▶ [Dataset records]
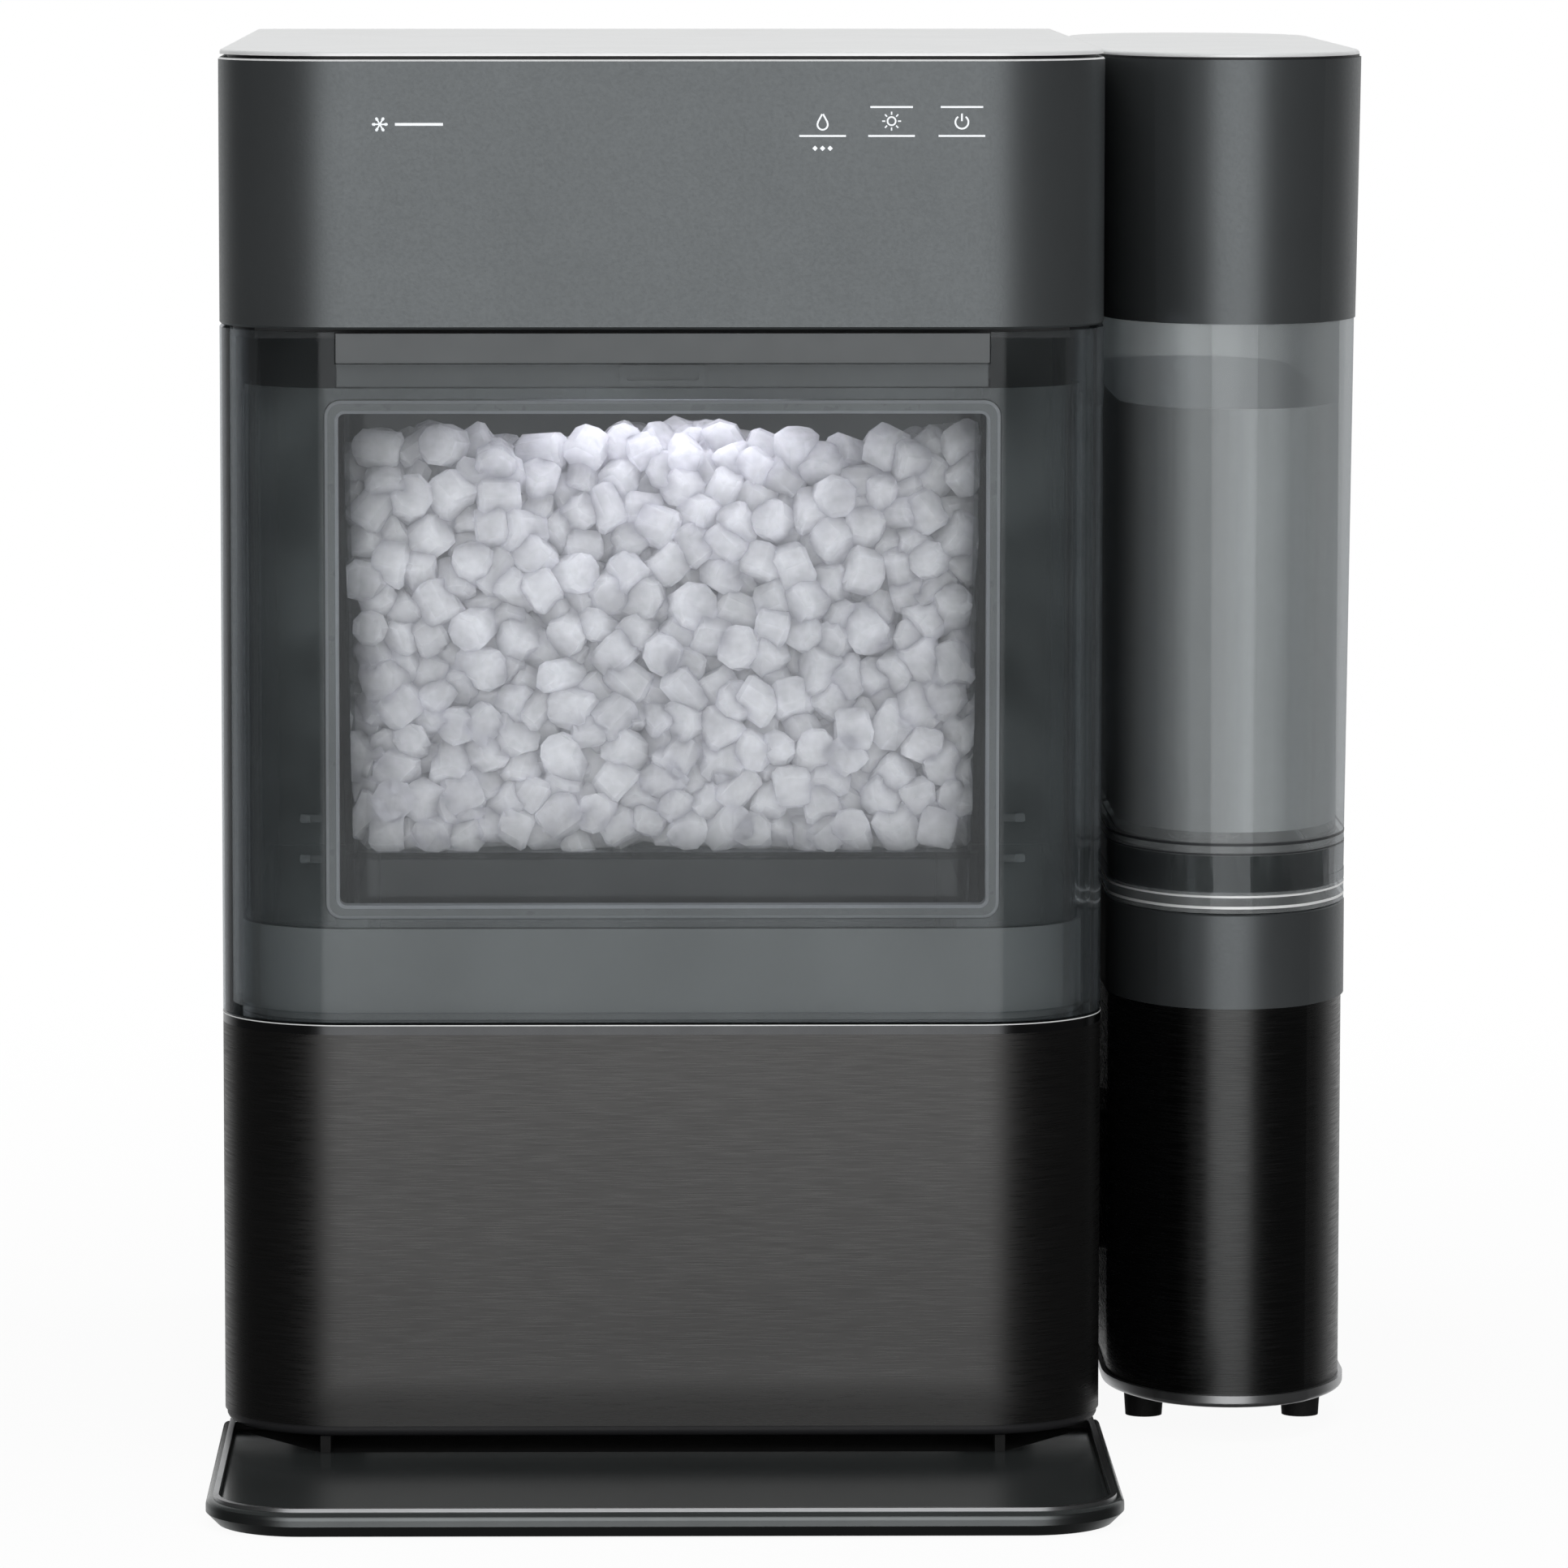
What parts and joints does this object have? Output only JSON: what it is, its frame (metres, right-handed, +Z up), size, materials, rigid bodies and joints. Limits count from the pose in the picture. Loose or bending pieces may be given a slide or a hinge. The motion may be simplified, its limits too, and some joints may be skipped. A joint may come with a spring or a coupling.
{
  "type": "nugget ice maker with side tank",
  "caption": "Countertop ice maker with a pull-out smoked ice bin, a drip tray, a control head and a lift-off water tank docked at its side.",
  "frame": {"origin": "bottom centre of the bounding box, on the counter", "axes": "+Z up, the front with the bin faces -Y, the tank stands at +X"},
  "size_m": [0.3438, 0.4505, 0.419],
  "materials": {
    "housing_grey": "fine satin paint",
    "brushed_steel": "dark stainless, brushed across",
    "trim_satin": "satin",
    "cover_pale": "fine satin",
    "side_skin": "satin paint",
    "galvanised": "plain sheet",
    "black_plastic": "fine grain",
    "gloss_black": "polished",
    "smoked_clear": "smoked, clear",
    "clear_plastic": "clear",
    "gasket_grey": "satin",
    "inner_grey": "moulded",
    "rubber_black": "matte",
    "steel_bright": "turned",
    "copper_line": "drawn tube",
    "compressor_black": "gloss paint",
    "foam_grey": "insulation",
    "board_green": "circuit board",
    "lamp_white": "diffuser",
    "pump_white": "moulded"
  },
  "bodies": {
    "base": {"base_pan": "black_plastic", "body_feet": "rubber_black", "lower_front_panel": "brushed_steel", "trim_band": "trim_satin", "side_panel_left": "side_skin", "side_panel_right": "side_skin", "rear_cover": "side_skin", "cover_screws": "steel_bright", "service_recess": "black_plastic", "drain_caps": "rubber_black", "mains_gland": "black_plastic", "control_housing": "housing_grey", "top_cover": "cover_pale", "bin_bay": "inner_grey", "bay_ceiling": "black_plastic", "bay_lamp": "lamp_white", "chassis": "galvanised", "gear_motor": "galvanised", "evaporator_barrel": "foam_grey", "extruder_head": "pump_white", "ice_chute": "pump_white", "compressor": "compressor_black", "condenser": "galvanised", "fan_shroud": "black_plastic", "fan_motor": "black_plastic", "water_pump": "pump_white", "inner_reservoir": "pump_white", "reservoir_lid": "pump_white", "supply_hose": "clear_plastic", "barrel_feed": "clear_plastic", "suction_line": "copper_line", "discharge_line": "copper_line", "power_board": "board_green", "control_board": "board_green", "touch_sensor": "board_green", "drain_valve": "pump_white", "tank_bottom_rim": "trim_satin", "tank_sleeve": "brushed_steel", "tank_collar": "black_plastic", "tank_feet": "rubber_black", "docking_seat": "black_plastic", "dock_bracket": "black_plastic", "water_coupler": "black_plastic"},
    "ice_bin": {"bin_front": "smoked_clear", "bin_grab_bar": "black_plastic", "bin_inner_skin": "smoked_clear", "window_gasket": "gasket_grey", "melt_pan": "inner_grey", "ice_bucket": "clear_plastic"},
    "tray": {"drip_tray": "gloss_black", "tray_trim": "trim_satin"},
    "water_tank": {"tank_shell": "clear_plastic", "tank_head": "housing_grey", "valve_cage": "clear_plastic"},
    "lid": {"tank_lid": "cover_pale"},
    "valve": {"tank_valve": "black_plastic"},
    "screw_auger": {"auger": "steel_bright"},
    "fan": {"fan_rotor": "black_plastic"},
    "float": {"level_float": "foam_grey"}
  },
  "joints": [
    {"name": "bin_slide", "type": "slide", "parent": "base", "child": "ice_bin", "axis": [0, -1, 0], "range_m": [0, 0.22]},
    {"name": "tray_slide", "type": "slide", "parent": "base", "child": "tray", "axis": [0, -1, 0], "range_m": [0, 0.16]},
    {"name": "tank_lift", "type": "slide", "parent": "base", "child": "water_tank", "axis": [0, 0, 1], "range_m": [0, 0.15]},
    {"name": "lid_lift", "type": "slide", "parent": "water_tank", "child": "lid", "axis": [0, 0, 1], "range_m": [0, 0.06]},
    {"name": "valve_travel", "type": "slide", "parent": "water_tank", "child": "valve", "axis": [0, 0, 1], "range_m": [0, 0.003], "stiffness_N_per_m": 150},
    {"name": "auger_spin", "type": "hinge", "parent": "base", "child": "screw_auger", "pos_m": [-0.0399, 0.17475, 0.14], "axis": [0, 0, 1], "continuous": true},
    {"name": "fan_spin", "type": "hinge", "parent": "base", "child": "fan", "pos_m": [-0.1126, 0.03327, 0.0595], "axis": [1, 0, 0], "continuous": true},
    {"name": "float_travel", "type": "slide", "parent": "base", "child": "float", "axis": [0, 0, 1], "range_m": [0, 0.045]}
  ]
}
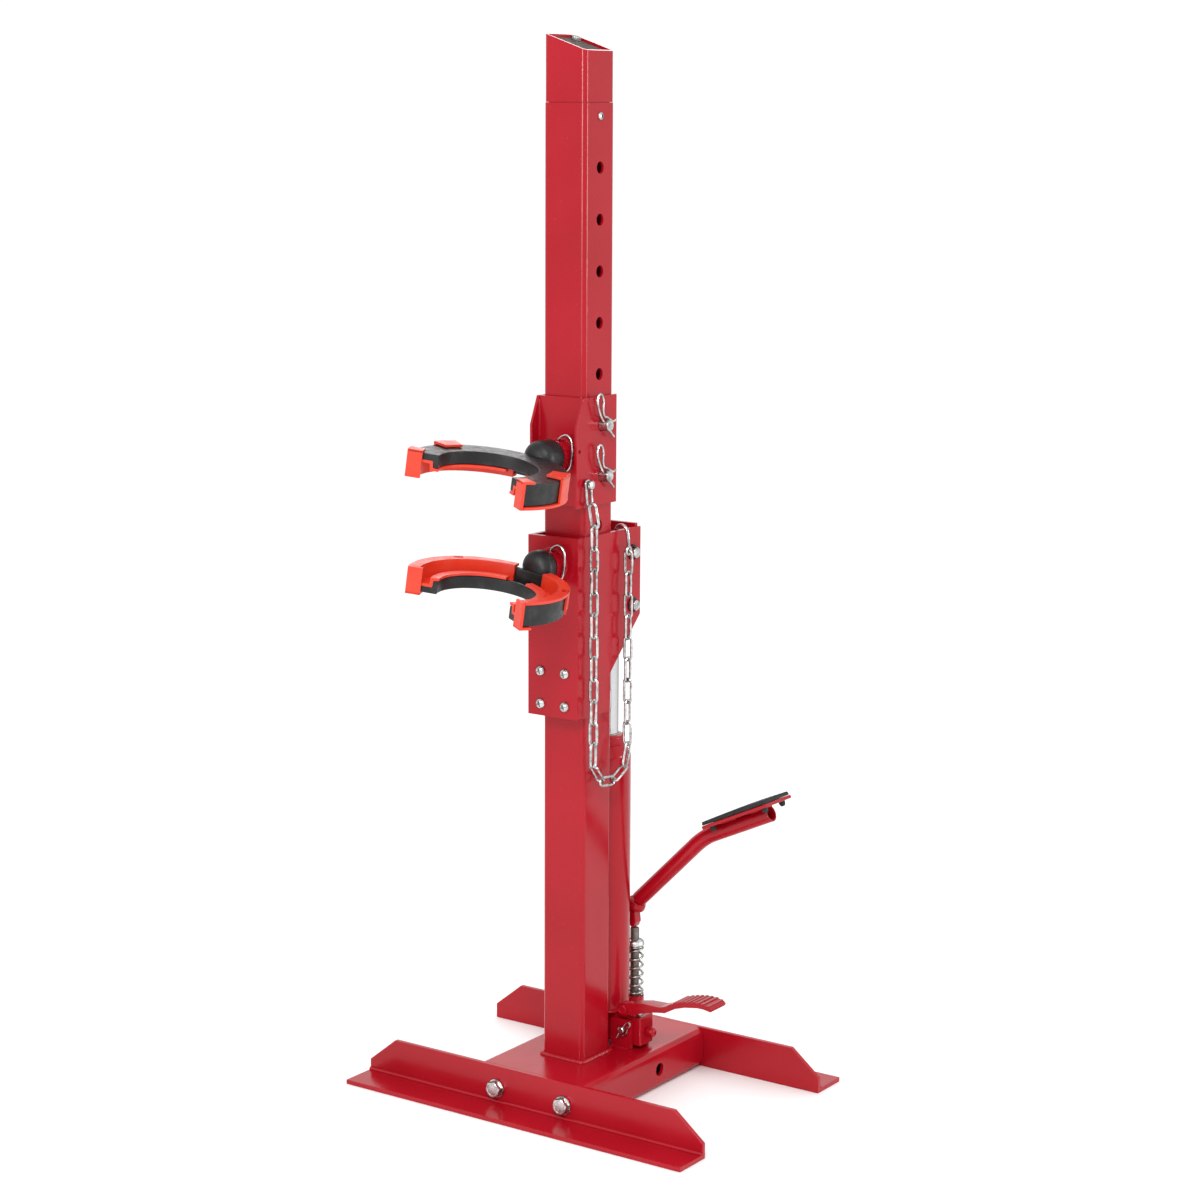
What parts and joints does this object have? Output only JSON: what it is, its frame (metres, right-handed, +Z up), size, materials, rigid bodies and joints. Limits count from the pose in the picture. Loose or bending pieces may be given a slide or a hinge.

▶ [Direction]
Above are some records; extract every one of them exactly.

▶ [Reply to the task]
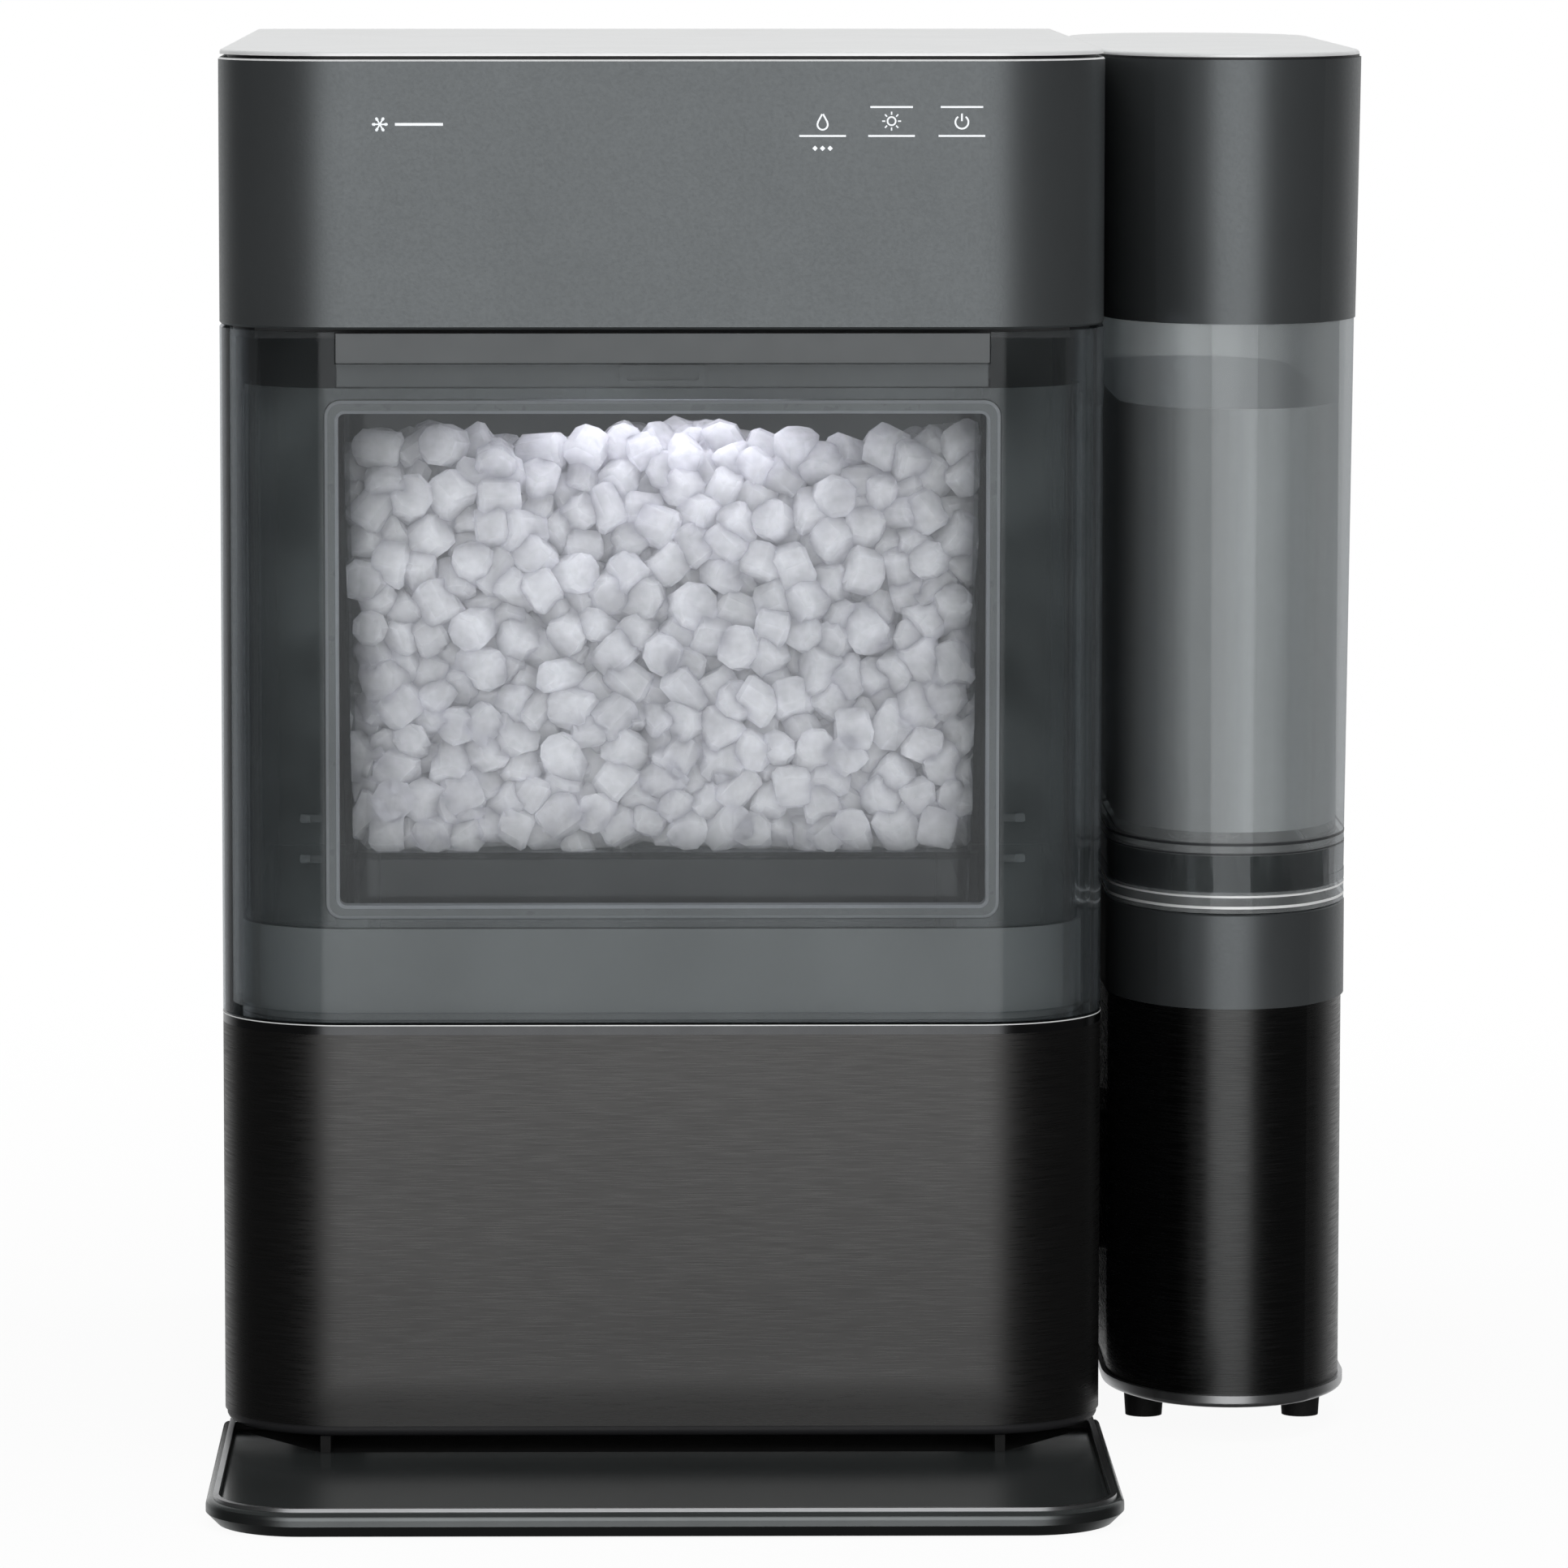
What parts and joints does this object have? Output only JSON: what it is, its frame (metres, right-handed, +Z up), size, materials, rigid bodies and joints. Limits count from the pose in the picture. Loose or bending pieces may be given a slide or a hinge. The motion may be simplified, its limits too, and some joints may be skipped. A joint may come with a spring or a coupling.
{
  "type": "nugget ice maker with side tank",
  "caption": "Countertop ice maker with a pull-out smoked ice bin, a drip tray, a control head and a lift-off water tank docked at its side.",
  "frame": {"origin": "bottom centre of the bounding box, on the counter", "axes": "+Z up, the front with the bin faces -Y, the tank stands at +X"},
  "size_m": [0.3438, 0.4505, 0.419],
  "materials": {
    "housing_grey": "fine satin paint",
    "brushed_steel": "dark stainless, brushed across",
    "trim_satin": "satin",
    "cover_pale": "fine satin",
    "side_skin": "satin paint",
    "galvanised": "plain sheet",
    "black_plastic": "fine grain",
    "gloss_black": "polished",
    "smoked_clear": "smoked, clear",
    "clear_plastic": "clear",
    "gasket_grey": "satin",
    "inner_grey": "moulded",
    "rubber_black": "matte",
    "steel_bright": "turned",
    "copper_line": "drawn tube",
    "compressor_black": "gloss paint",
    "foam_grey": "insulation",
    "board_green": "circuit board",
    "lamp_white": "diffuser",
    "pump_white": "moulded"
  },
  "bodies": {
    "base": {"base_pan": "black_plastic", "body_feet": "rubber_black", "lower_front_panel": "brushed_steel", "trim_band": "trim_satin", "side_panel_left": "side_skin", "side_panel_right": "side_skin", "rear_cover": "side_skin", "cover_screws": "steel_bright", "service_recess": "black_plastic", "drain_caps": "rubber_black", "mains_gland": "black_plastic", "control_housing": "housing_grey", "top_cover": "cover_pale", "bin_bay": "inner_grey", "bay_ceiling": "black_plastic", "bay_lamp": "lamp_white", "chassis": "galvanised", "gear_motor": "galvanised", "evaporator_barrel": "foam_grey", "extruder_head": "pump_white", "ice_chute": "pump_white", "compressor": "compressor_black", "condenser": "galvanised", "fan_shroud": "black_plastic", "fan_motor": "black_plastic", "water_pump": "pump_white", "inner_reservoir": "pump_white", "reservoir_lid": "pump_white", "supply_hose": "clear_plastic", "barrel_feed": "clear_plastic", "suction_line": "copper_line", "discharge_line": "copper_line", "power_board": "board_green", "control_board": "board_green", "touch_sensor": "board_green", "drain_valve": "pump_white", "tank_bottom_rim": "trim_satin", "tank_sleeve": "brushed_steel", "tank_collar": "black_plastic", "tank_feet": "rubber_black", "docking_seat": "black_plastic", "dock_bracket": "black_plastic", "water_coupler": "black_plastic"},
    "ice_bin": {"bin_front": "smoked_clear", "bin_grab_bar": "black_plastic", "bin_inner_skin": "smoked_clear", "window_gasket": "gasket_grey", "melt_pan": "inner_grey", "ice_bucket": "clear_plastic"},
    "tray": {"drip_tray": "gloss_black", "tray_trim": "trim_satin"},
    "water_tank": {"tank_shell": "clear_plastic", "tank_head": "housing_grey", "valve_cage": "clear_plastic"},
    "lid": {"tank_lid": "cover_pale"},
    "valve": {"tank_valve": "black_plastic"},
    "screw_auger": {"auger": "steel_bright"},
    "fan": {"fan_rotor": "black_plastic"},
    "float": {"level_float": "foam_grey"}
  },
  "joints": [
    {"name": "bin_slide", "type": "slide", "parent": "base", "child": "ice_bin", "axis": [0, -1, 0], "range_m": [0, 0.22]},
    {"name": "tray_slide", "type": "slide", "parent": "base", "child": "tray", "axis": [0, -1, 0], "range_m": [0, 0.16]},
    {"name": "tank_lift", "type": "slide", "parent": "base", "child": "water_tank", "axis": [0, 0, 1], "range_m": [0, 0.15]},
    {"name": "lid_lift", "type": "slide", "parent": "water_tank", "child": "lid", "axis": [0, 0, 1], "range_m": [0, 0.06]},
    {"name": "valve_travel", "type": "slide", "parent": "water_tank", "child": "valve", "axis": [0, 0, 1], "range_m": [0, 0.003], "stiffness_N_per_m": 150},
    {"name": "auger_spin", "type": "hinge", "parent": "base", "child": "screw_auger", "pos_m": [-0.0399, 0.17475, 0.14], "axis": [0, 0, 1], "continuous": true},
    {"name": "fan_spin", "type": "hinge", "parent": "base", "child": "fan", "pos_m": [-0.1126, 0.03327, 0.0595], "axis": [1, 0, 0], "continuous": true},
    {"name": "float_travel", "type": "slide", "parent": "base", "child": "float", "axis": [0, 0, 1], "range_m": [0, 0.045]}
  ]
}
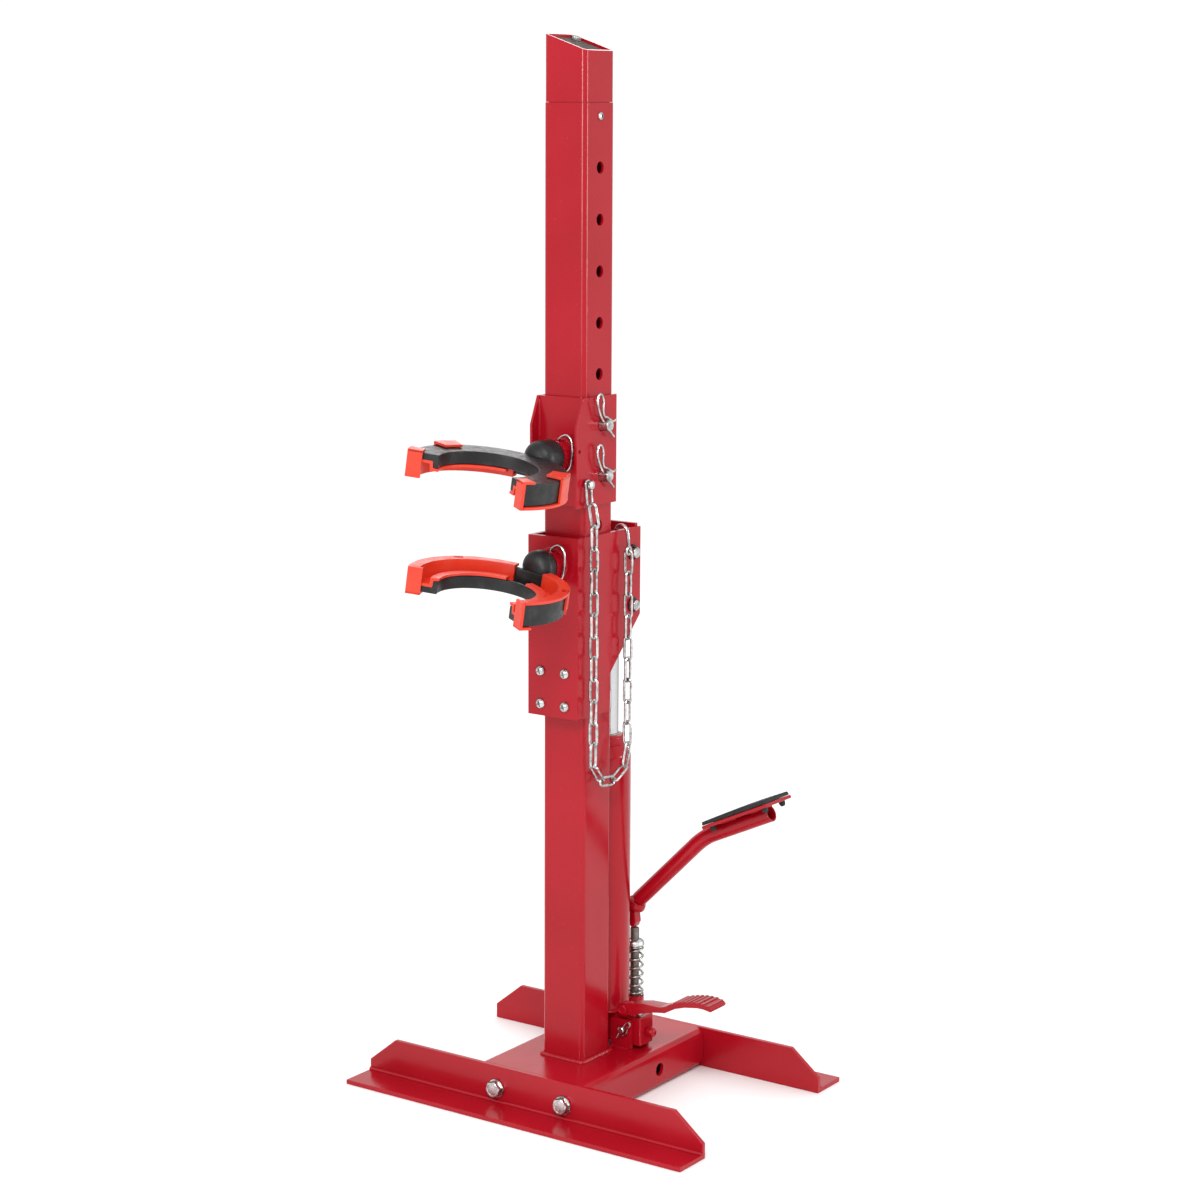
What parts and joints does this object have? Output only JSON: what it is, its frame (metres, right-handed, +Z up), size, materials, rigid bodies and joints. Limits count from the pose in the picture. Loose or bending pieces may be given a slide or a hinge.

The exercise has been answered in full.